まぁや

いつか輝いていた彼女はのまぁやのレビュー・感想・評価

いつか輝いていた彼女は(2018年製作の映画)
2.0
MINT mate boxをイントロデュースする企画として製作された映画だろう。監督は当時まだ学生で、学生最後の作品として発表されている。若い女性監督自身が強烈に感じていたにちがいない。そんな世界観を感じる作品である。

同じ教室で、制服を着て、置かれている環境は同じでも、すでに才能の優劣は明らかにされつつあり、これから自分の道を生きていこうとする彼女たちにとっては、ほとばしる自らの感情やエネルギーに翻弄されて、他者と自分のあり方について、折り合いがつけられない。。

この苦しさは、、見ていて息苦しい。だけど、誰もが感じて歩いている道だろう。

考えてみれば学校という場所は残酷だ。自分の才能に気づいて育もうとする前に、圧倒的な他者の才能を見せつけられて、自身を見失ってしまいやすい。

映画の中で芸能を目指す彼女達は、仲良しグループを装いながら、お互いの一挙手一投足に絶えず注意を払っている。みんなが心、ここにあらずで他人の人生に振り回されている。

唯一、その世界を俯瞰して独自の視点から、彼女たちと少し距離を置いている『茜』すら、はげしく『マホ』に囚われて、自分の人生の主導権を『マホ』に明け渡してしまっている。。

シーソーゲームのような関係性から抜け出したのは唯一『マホ』だけだったのかもしれない。

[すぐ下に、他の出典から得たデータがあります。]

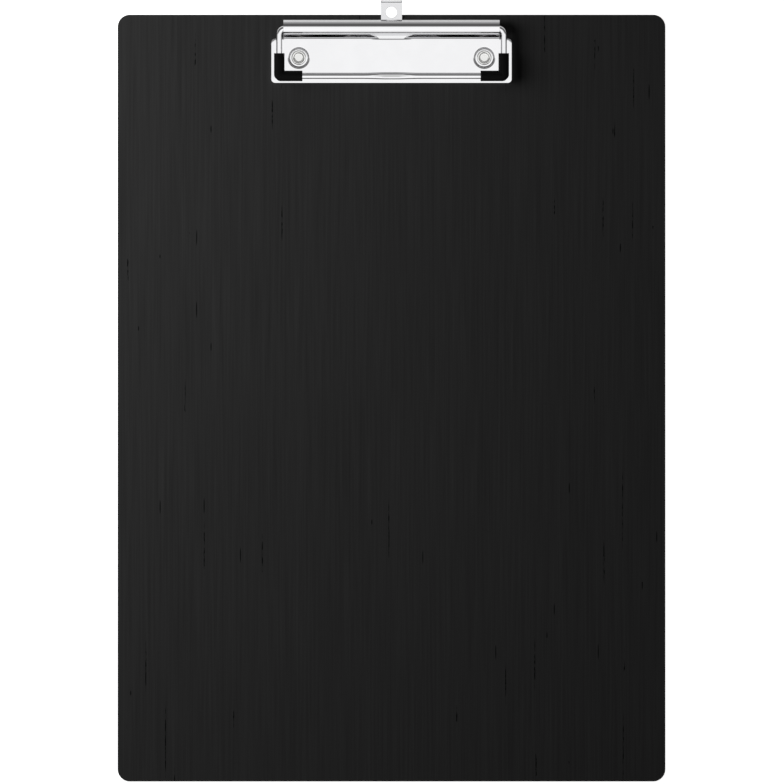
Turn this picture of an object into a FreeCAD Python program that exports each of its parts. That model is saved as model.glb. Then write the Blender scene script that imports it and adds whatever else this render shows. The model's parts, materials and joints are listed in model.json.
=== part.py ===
"""A4 clipboard: a laminated fibreboard with a low-profile wire clip and a sliding hanging tab.

Millimetres. The origin is the centre of the board's back face, +X runs across the board,
+Y runs up to the clip end and +Z comes out of the writing face.
"""

import FreeCAD, Part
import math
import os

V = FreeCAD.Vector
ACROSS = V(1, 0, 0)
UP = V(0, 0, 1)

# Board
board_length = 315.0
board_width = 225.0
corner_radius = 5.0
core_thickness = 2.4
laminate_thickness = 0.3
laminate_edge_round = 0.2

# Clip base: one pressed sheet with a raised tray at the front and a rolled spine at the back
sheet = 0.6
spine_setback = 2.1
spine_radius = 3.0
spine_length = 88.8
curl_angle = 290.0
tray_width = 99.5
tray_depth = 18.75
tray_setback = 9.6
tray_corner_radius = 2.0
flange_run = 0.25
tray_edge_round = 0.4
tray_least_radius = 0.3
joggle_angle = 40.0
joggle_bend_radius = 1.0

# Hanging tab, which slides between the board and the raised tray
tab_width = 8.7
tab_thickness = 0.7
tab_clearance = 0.1
tab_side_clearance = 0.4
tab_reach = 5.9
tab_lip_height = 2.2
tab_lip_bend_radius = 0.85
tab_corner_round = 0.7
tab_stop_width = 13.5
tab_stop_length = 3.0
tab_stop_gap = 0.3
hang_hole_radius = 2.3
hang_hole_overhang = 0.9
notch_margin = 0.7
tunnel_ramp = 4.0

# Wire bail
wire_diameter = 2.5
bail_width = 92.2
bail_depth = 19.4
bail_shoulder_radius = 2.1
bail_corner_radius = 2.6
bail_leg_length = 26.3
leg_clearance = 0.15
leg_rise_limit = 0.75
open_angle = 100.0
cam_flat_depth = 0.3
cam_flat_length = 16.0
thumb_flat_length = 20.0
thumb_flat_width = 2.9
thumb_flat_thickness = 2.1
thumb_flat_round = 0.9

# Rubber corner grips on the bail
grip_diameter = 4.3
grip_arm_length = 9.3
grip_bar_length = 9.5
grip_corner_chamfer = 0.56
grip_bore_clearance = 0.03
grip_rest_gap = 0.1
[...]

わたしは、後味の良さを映画に求めている訳ではないので、ほろ苦さを味わいつつ、MINT mate box、マホのキャンディのような甘い歌声で余韻を楽しめた。

追記
MINT mate boxを魅力的にイントロデュースできたか?
否。

監督の心の底に、滓のようにつみかさなった淀みの表現として、この企画が採用されちゃったのかなと個人的には感じました。。

小倉青さん。名前の通り透明感のある、そしてユニセックスな魅力を発揮しています。
回顧シーンで、路上から学校の屋上に佇むマホを見上げるシーンは、少年のような表情と佇まいで、ドキッとしました。